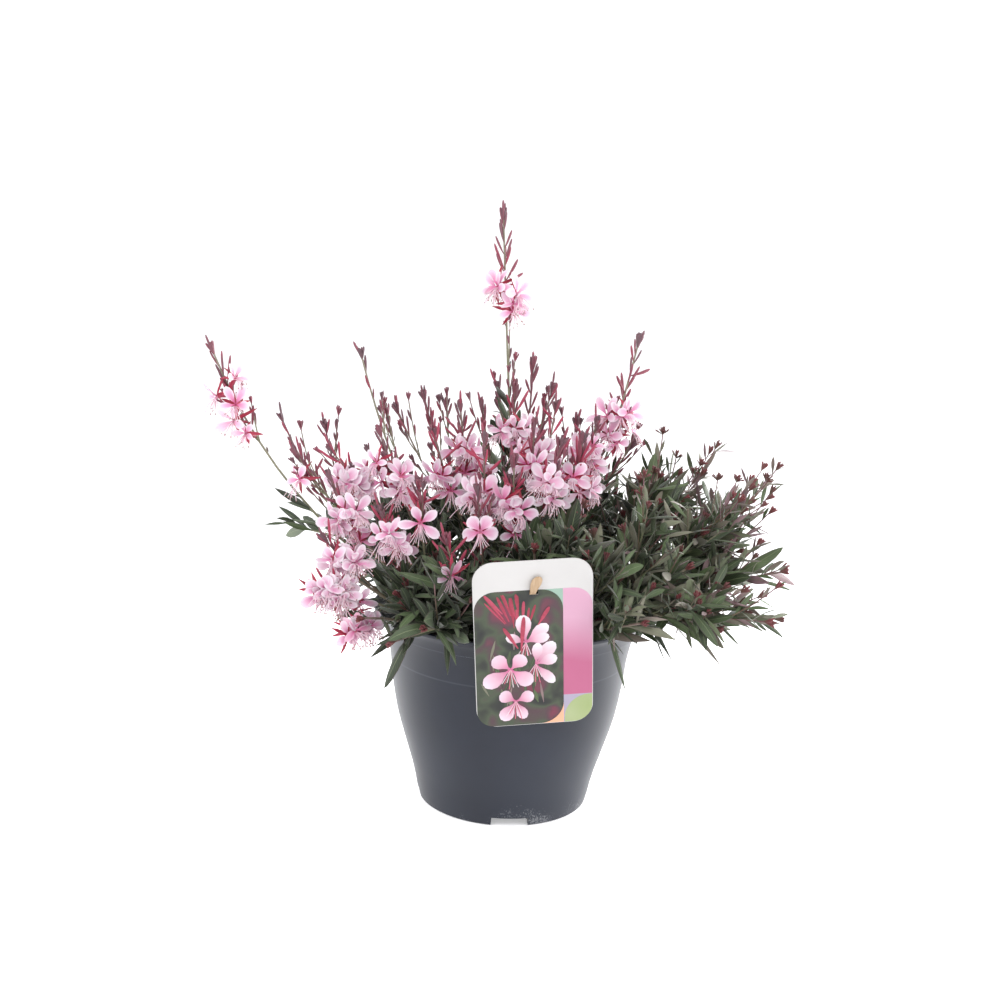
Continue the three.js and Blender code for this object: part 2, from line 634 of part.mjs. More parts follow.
// The flowers of a spike crowd together, so each has to touch one before it: they are one body.
let clusters = 0;
plants.forEach(({ stems }, plant) => stems.forEach((stem, s) => {
  if (!stem.flowers.length) return;
  const node = numbered('flowers', clusters++);
  stem.flowers.forEach(([t, bearing], i) => {
    const key = plant * 100 + s * 10 + i;
    const place = i === 0 ? addClear : addHeld;
    place(node, FLOWER_TRIES, (attempt) => flowerOn(
      stem, t + (attempt ? between(-FLOWER_SHIFT, FLOWER_SHIFT, key, attempt) : 0), bearing, key, attempt));
  });
}));

function growBuds(node, stem, key) {
  for (let i = 0; i < BUDS; i++) {
    const t = 1 - BUD_STRETCH * (1 - (i + 0.9) / BUDS);
    addClear(node, BUD_TRIES, (attempt) => budOn(stem, t, key + i, attempt));
  }
}

function growLeaves(node, stem, key, [count, low, high]) {
  for (let i = 0; i < count; i++) {
    const t = low + (high - low) * ((i + 0.5) / count);
    addClear(node, LEAF_TRIES, (attempt) => leafOn(stem, t, key + i, attempt, 1.15 - 0.45 * t), true);
  }
}

plants.forEach(({ node, stems, wand }, plant) => stems.forEach((stem, s) => {
  const key = plant * 300 + s * 100;
  if (wand) growBuds(node, stem, key);
  else growLeaves(node, stem, key + 50, LEAVES[Math.min(s, 1)]);
}));

const COLOURS = {
  pot: 0x474c57, soil: 0x33261c, label_card: 0xe9a6c6, label_pick: 0xcbb592,
  flower_wand: 0x7a3a48, leafy_stem: 0x4d6a3c, flowers: 0xf0b4d0,
};

const gaura = new THREE.Group();
for (const [node, solids] of pieces) {
  const whole = wasm.Manifold.union(solids).simplify(SMOOTHED);
  const material = new THREE.MeshStandardMaterial({
    name: node.replace(/_\d+$/, ''), color: COLOURS[node.replace(/_\d+$/, '')], roughness: 0.6,
  });
  const mesh = new THREE.Mesh(geometryFrom(whole), material);
  mesh.name = node;
  gaura.add(mesh);
}

export default gaura;
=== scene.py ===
"""Looks of a potted gaura: a slate grey nursery pot, a label on a pick, wiry flower wands and a leaf mound.

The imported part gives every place: each stem, leaf, bud and flower of it is found again here and grown in
its real detail, and finer growth is added between them. Lengths are millimetres until a mesh is made.
"""

import logging
import math
import random
from collections.abc import Callable, Iterable, Sequence
from dataclasses import dataclass, field, replace
from enum import Enum
from functools import cached_property, partial

import bmesh
import bpy
import numpy as np
from mathutils import Matrix, Vector, noise


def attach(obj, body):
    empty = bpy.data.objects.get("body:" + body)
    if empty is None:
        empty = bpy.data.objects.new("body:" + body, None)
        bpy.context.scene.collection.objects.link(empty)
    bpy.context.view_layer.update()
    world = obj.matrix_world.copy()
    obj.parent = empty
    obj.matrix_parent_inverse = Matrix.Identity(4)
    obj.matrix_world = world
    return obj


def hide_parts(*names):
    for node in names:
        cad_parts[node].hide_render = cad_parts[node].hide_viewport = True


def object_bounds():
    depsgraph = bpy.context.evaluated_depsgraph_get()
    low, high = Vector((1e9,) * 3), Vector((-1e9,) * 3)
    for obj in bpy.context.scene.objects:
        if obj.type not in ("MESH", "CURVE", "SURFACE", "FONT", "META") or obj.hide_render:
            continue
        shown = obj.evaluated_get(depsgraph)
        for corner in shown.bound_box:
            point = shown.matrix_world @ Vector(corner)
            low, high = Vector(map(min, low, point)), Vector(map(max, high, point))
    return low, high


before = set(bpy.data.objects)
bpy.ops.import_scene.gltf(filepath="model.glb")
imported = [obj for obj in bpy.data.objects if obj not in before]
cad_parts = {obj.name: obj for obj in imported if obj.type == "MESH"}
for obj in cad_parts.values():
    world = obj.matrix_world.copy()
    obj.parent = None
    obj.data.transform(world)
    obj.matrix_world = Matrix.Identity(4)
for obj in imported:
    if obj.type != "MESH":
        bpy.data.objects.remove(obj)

CAD_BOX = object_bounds()
MM = 0.001
UP = np.array([0.0, 0.0, 1.0])
GOLDEN_ANGLE = 137.5
# How far a plant's stem runs down into the soil
ROOT_DEPTH = 8.0
# How far added growth may reach past the part's box, in millimetres
REACH = 3.0
# The flower that stands alone in front of the leaves, and the clear space about it
LONE_FLOWER = (-21.0, -72.0, 207.0)
LONE_CLEAR = 18.0
# Flowers hang to the left of, in front of and below this corner, and no leaf or shoot is added there
HANGING_FLOWERS = (-84.0, -20.0, 210.0)
# How far the clear space about the pot's wall reaches inwards, outwards and up from its lip
WALL_CLEAR = (15.0, 1.5, 1.0)
# Half width and half height of the clear space about the label, and where it begins behind the card
LABEL_CLEAR = (40.0, 60.0, -2.5)
LOG = logging.getLogger("gaura")


def linear(hexcode: str) -> tuple[float, float, float, float]:
    """Turns an sRGB hex value to linear colour.

    Args:
        hexcode: six hex digits after a hash sign.

    Returns:
        Red, green, blue and an alpha of one.
    """
    parts = [int(hexcode[i : i + 2], 16) / 255 for i in (1, 3, 5)]
    red, green, blue = (c / 12.92 if c <= 0.04045 else ((c + 0.055) / 1.055) ** 2.4 for c in parts)
    return red, green, blue, 1.0


def unit(v: np.ndarray) -> np.ndarray:
    """Returns the vector, or each row of vectors, at length one."""
    return v / np.linalg.norm(v, axis=-1, keepdims=True)


def tilt(along: np.ndarray, out: np.ndarray, lean: float, lift: float = 0.0) -> np.ndarray:
    """Returns the direction that leans from one way towards another.

    Args:
        along: the first way.
        out: the other, square to it.
        lean: degrees from the first way.
        lift: how strongly it is turned upwards.

    Returns:
        The direction at length one.
    """
    turn = math.radians(lean)
    return unit(along * math.cos(turn) + out * math.sin(turn) + UP * lift)


def straight(start: np.ndarray, run: np.ndarray) -> Callable[[np.ndarray], np.ndarray]:
    """Returns a straight centreline: its points for shares of the run."""
    return lambda s: start + run * s[:, None]


def curve(start: np.ndarray, bend: np.ndarray, tip: np.ndarray, t: float | np.ndarray) -> np.ndarray:
    """Finds places on a curve.

    Args:
        start: where it begins.
        bend: the point towards which it starts out.
        tip: where it ends.
        t: share, or shares, of the curve.

    Returns:
        The point, or a row for each share.
    """
    s = np.asarray(t, float)[..., None]
    return (1 - s) ** 2 * start + 2 * s * (1 - s) * bend + s**2 * tip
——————
Set exercise: Give back exactly the stretch that opens on the line with "function growLeaves(node, stem, key, [count, low, high])" and closes on the line with "if empty is".

The output:
function growLeaves(node, stem, key, [count, low, high]) {
  for (let i = 0; i < count; i++) {
    const t = low + (high - low) * ((i + 0.5) / count);
    addClear(node, LEAF_TRIES, (attempt) => leafOn(stem, t, key + i, attempt, 1.15 - 0.45 * t), true);
  }
}

plants.forEach(({ node, stems, wand }, plant) => stems.forEach((stem, s) => {
  const key = plant * 300 + s * 100;
  if (wand) growBuds(node, stem, key);
  else growLeaves(node, stem, key + 50, LEAVES[Math.min(s, 1)]);
}));

const COLOURS = {
  pot: 0x474c57, soil: 0x33261c, label_card: 0xe9a6c6, label_pick: 0xcbb592,
  flower_wand: 0x7a3a48, leafy_stem: 0x4d6a3c, flowers: 0xf0b4d0,
};

const gaura = new THREE.Group();
for (const [node, solids] of pieces) {
  const whole = wasm.Manifold.union(solids).simplify(SMOOTHED);
  const material = new THREE.MeshStandardMaterial({
    name: node.replace(/_\d+$/, ''), color: COLOURS[node.replace(/_\d+$/, '')], roughness: 0.6,
  });
  const mesh = new THREE.Mesh(geometryFrom(whole), material);
  mesh.name = node;
  gaura.add(mesh);
}

export default gaura;
=== scene.py ===
"""Looks of a potted gaura: a slate grey nursery pot, a label on a pick, wiry flower wands and a leaf mound.

The imported part gives every place: each stem, leaf, bud and flower of it is found again here and grown in
its real detail, and finer growth is added between them. Lengths are millimetres until a mesh is made.
"""

import logging
import math
import random
from collections.abc import Callable, Iterable, Sequence
from dataclasses import dataclass, field, replace
from enum import Enum
from functools import cached_property, partial

import bmesh
import bpy
import numpy as np
from mathutils import Matrix, Vector, noise


def attach(obj, body):
    empty = bpy.data.objects.get("body:" + body)
    if empty is None:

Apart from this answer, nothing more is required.